* **Dataset extract**
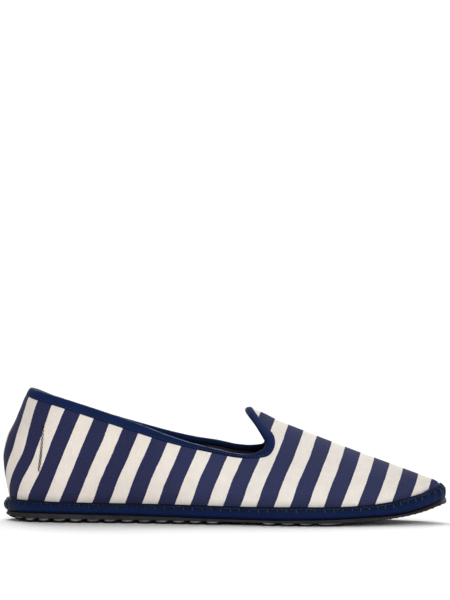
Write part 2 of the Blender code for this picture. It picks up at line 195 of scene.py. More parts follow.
# Lugs: rows of slanted blocks.  The first notch and the pitch are measured along the sole's edge.
LUG_ROOT = 0.6             # how deep a lug reaches into the slab
LUG_SHARE = 0.66           # length of a lug in its pitch, the rest is the notch
LUG_ROWS = (
    # notch, pitch, count, outer inset, inner inset, slant
    (0.0,    8.88,  5,     0.9,         11.0,        5.0),
    (44.4,   10.06, 10,    0.9,         12.5,        6.5),
    (168.2,  11.0,  3,     0.9,         13.5,        6.5),
    (199.3,  21.8,  1,     0.9,         9.0,         5.0),
    (44.4,   10.06, 10,    16.0,        26.5,       -6.5),
    (156.2,  11.0,  7,     17.0,        31.0,       -6.5),
)
HEEL_CURVE = (3.9, 17.0, 1.57)     # how high the tread rises at the back, where it begins, its power
SHOULDER = (0.36, 0.58)    # shares of a lug's height between which its shoulder slopes outwards
SHOULDER_REACH = 0.85      # how far the shoulder bulges outwards
LUG_LEAN = 1.5             # how far the top of a lug's outer end leans forwards

# How far the sole's rim hangs below its slab, between the lugs and at the toe.
RIM_DROPS = (
    # x,    drop
    (0.0,   0.7),
    (185.0, 0.6),
    (212.0, 0.55),
    (238.0, 0.35),
    (264.0, 0.3),
)

# How far three edges hang below their plain lines.
EDGE_SAG = (
    # x,    sole's underside, ribbon's foot, ribbon's top
    (0.0,   0.0,  0.1,  0.0),
    (52.0,  0.0,  0.15, 0.0),
    (70.0,  0.0,  0.2,  0.0),
    (93.0,  0.0,  0.4,  0.0),
    (116.0, 0.0,  0.7,  0.0),
    (140.0, 0.0,  0.75, 0.0),
    (163.0, 0.0,  0.7,  0.0),
    (181.0, 0.0,  0.2,  0.0),
    (200.0, 0.0,  0.0,  0.2),
    (216.0, 0.4,  0.15, 0.55),
    (229.0, 0.8,  0.95, 0.95),
    (241.0, 1.2,  1.45, 1.0),
    (252.0, 1.2,  1.4,  0.9),
    (258.0, 0.75, 1.15, 0.2),
    (264.0, 0.5,  0.7,  0.0),
)

# The tip of the sole: how far it stands out in front, and how far its edge stands up against the ribbon.
TOE_REACH = 0.65
TOE_LIP = (
    # x,    rise
    (0.0,   0.0),
    (234.0, 0.0),
    (245.0, 0.35),
    (256.0, 0.9),
    (264.0, 2.2),
)

# ---------------------------------------------------------------- how finely the pieces are made
STATIONS = 250             # stations from heel to toe, the same on both sides
OUTLINE_POINTS = 4000
CURVE_STEPS = 260
POINTS_AT_ONCE = 4000      # keeps the table of distances to the collar small
LOWER_ROWS = 44            # faces up the wall, to the collar or to the level of the throat
UPPER_ROWS = 26            # faces from there over the vamp to the ridge
RIBBON_SPAN = 170          # faces along each side of the collar
WELD = 2e-6                # vertices nearer than this, in metres, become one
THREAD_END = 0.45          # share of a thread's radius that its ends have
WALL_ROWS = 180            # faces up each half of the wall that the ribbon and the seam are laid on
HEEL_END = 30.0            # the collar's rows follow the wall's columns behind this place
HEEL_POINTS = 120          # points of the collar's line up to the throat, along which x still grows
HEEL_STEP = 1.1            # from the last of those columns to the ribbon's next point
RISE_SHARE = 0.7           # share of the collar's line before it can meet the ridge

# The stripes: their lean from upright, and how far they stand off an even pitch once the canvas is
# drawn over the last: by place along the shoe, and by height on its middle stretch and round the heel.
STRIPE_LEAN = math.radians(22.0)
STRIPE_SHIFT = (
    # (place, shift)
    (-60.0, -0.6), (-8.0, 0.8), (1.0, 2.1), (25.0, 2.1), (60.0, 1.35),
    (100.0, 0.95), (150.0, 0.62), (180.0, 0.85), (220.0, 1.95), (260.0, 2.6),
)
STRIPE_BOW = (
    # (height, shift)
    (8.0, 0.6), (15.0, 0.4), (24.0, 0.0), (30.0, 0.05), (40.0, 0.5), (60.0, 0.5),
)
HEEL_BULGE = (
    # (height, shift)
    (12.0, -1.0), (18.0, -1.2), (26.0, 0.0), (32.0, 1.6), (38.0, 2.9), (44.0, 3.5),
    (50.0, 3.1), (56.0, 1.9), (62.0, 0.6), (68.0, -0.5), (74.0, -1.3),
)
BOW_ZONE = (40.0, 60.0, 180.0, 205.0)    # where the bow begins, is whole, begins to end, and has ended
BULGE_ZONE = (12.0, 30.0)  # where the heel's bulge begins to end, and has ended
GIRTH_START = 45.0         # places are measured round the heel behind this x, and along x before it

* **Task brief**
Using the data above, reproduce every line exactly.

* **Answer to this problem**
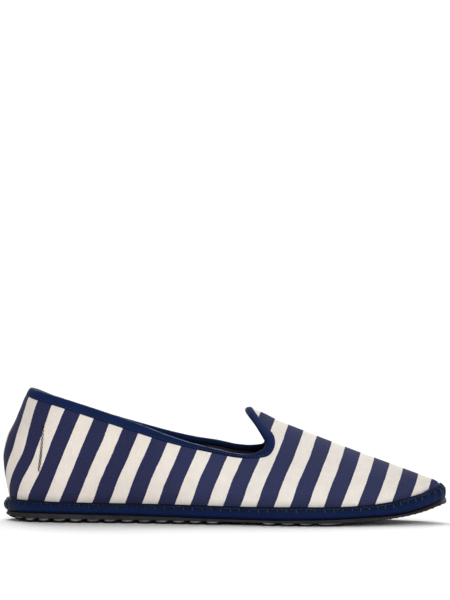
Write part 2 of the Blender code for this picture. It picks up at line 195 of scene.py. More parts follow.
# Lugs: rows of slanted blocks.  The first notch and the pitch are measured along the sole's edge.
LUG_ROOT = 0.6             # how deep a lug reaches into the slab
LUG_SHARE = 0.66           # length of a lug in its pitch, the rest is the notch
LUG_ROWS = (
    # notch, pitch, count, outer inset, inner inset, slant
    (0.0,    8.88,  5,     0.9,         11.0,        5.0),
    (44.4,   10.06, 10,    0.9,         12.5,        6.5),
    (168.2,  11.0,  3,     0.9,         13.5,        6.5),
    (199.3,  21.8,  1,     0.9,         9.0,         5.0),
    (44.4,   10.06, 10,    16.0,        26.5,       -6.5),
    (156.2,  11.0,  7,     17.0,        31.0,       -6.5),
)
HEEL_CURVE = (3.9, 17.0, 1.57)     # how high the tread rises at the back, where it begins, its power
SHOULDER = (0.36, 0.58)    # shares of a lug's height between which its shoulder slopes outwards
SHOULDER_REACH = 0.85      # how far the shoulder bulges outwards
LUG_LEAN = 1.5             # how far the top of a lug's outer end leans forwards

# How far the sole's rim hangs below its slab, between the lugs and at the toe.
RIM_DROPS = (
    # x,    drop
    (0.0,   0.7),
    (185.0, 0.6),
    (212.0, 0.55),
    (238.0, 0.35),
    (264.0, 0.3),
)

# How far three edges hang below their plain lines.
EDGE_SAG = (
    # x,    sole's underside, ribbon's foot, ribbon's top
    (0.0,   0.0,  0.1,  0.0),
    (52.0,  0.0,  0.15, 0.0),
    (70.0,  0.0,  0.2,  0.0),
    (93.0,  0.0,  0.4,  0.0),
    (116.0, 0.0,  0.7,  0.0),
    (140.0, 0.0,  0.75, 0.0),
    (163.0, 0.0,  0.7,  0.0),
    (181.0, 0.0,  0.2,  0.0),
    (200.0, 0.0,  0.0,  0.2),
    (216.0, 0.4,  0.15, 0.55),
    (229.0, 0.8,  0.95, 0.95),
    (241.0, 1.2,  1.45, 1.0),
    (252.0, 1.2,  1.4,  0.9),
    (258.0, 0.75, 1.15, 0.2),
    (264.0, 0.5,  0.7,  0.0),
)

# The tip of the sole: how far it stands out in front, and how far its edge stands up against the ribbon.
TOE_REACH = 0.65
TOE_LIP = (
    # x,    rise
    (0.0,   0.0),
    (234.0, 0.0),
    (245.0, 0.35),
    (256.0, 0.9),
    (264.0, 2.2),
)

# ---------------------------------------------------------------- how finely the pieces are made
STATIONS = 250             # stations from heel to toe, the same on both sides
OUTLINE_POINTS = 4000
CURVE_STEPS = 260
POINTS_AT_ONCE = 4000      # keeps the table of distances to the collar small
LOWER_ROWS = 44            # faces up the wall, to the collar or to the level of the throat
UPPER_ROWS = 26            # faces from there over the vamp to the ridge
RIBBON_SPAN = 170          # faces along each side of the collar
WELD = 2e-6                # vertices nearer than this, in metres, become one
THREAD_END = 0.45          # share of a thread's radius that its ends have
WALL_ROWS = 180            # faces up each half of the wall that the ribbon and the seam are laid on
HEEL_END = 30.0            # the collar's rows follow the wall's columns behind this place
HEEL_POINTS = 120          # points of the collar's line up to the throat, along which x still grows
HEEL_STEP = 1.1            # from the last of those columns to the ribbon's next point
RISE_SHARE = 0.7           # share of the collar's line before it can meet the ridge

# The stripes: their lean from upright, and how far they stand off an even pitch once the canvas is
# drawn over the last: by place along the shoe, and by height on its middle stretch and round the heel.
STRIPE_LEAN = math.radians(22.0)
STRIPE_SHIFT = (
    # (place, shift)
    (-60.0, -0.6), (-8.0, 0.8), (1.0, 2.1), (25.0, 2.1), (60.0, 1.35),
    (100.0, 0.95), (150.0, 0.62), (180.0, 0.85), (220.0, 1.95), (260.0, 2.6),
)
STRIPE_BOW = (
    # (height, shift)
    (8.0, 0.6), (15.0, 0.4), (24.0, 0.0), (30.0, 0.05), (40.0, 0.5), (60.0, 0.5),
)
HEEL_BULGE = (
    # (height, shift)
    (12.0, -1.0), (18.0, -1.2), (26.0, 0.0), (32.0, 1.6), (38.0, 2.9), (44.0, 3.5),
    (50.0, 3.1), (56.0, 1.9), (62.0, 0.6), (68.0, -0.5), (74.0, -1.3),
)
BOW_ZONE = (40.0, 60.0, 180.0, 205.0)    # where the bow begins, is whole, begins to end, and has ended
BULGE_ZONE = (12.0, 30.0)  # where the heel's bulge begins to end, and has ended
GIRTH_START = 45.0         # places are measured round the heel behind this x, and along x before it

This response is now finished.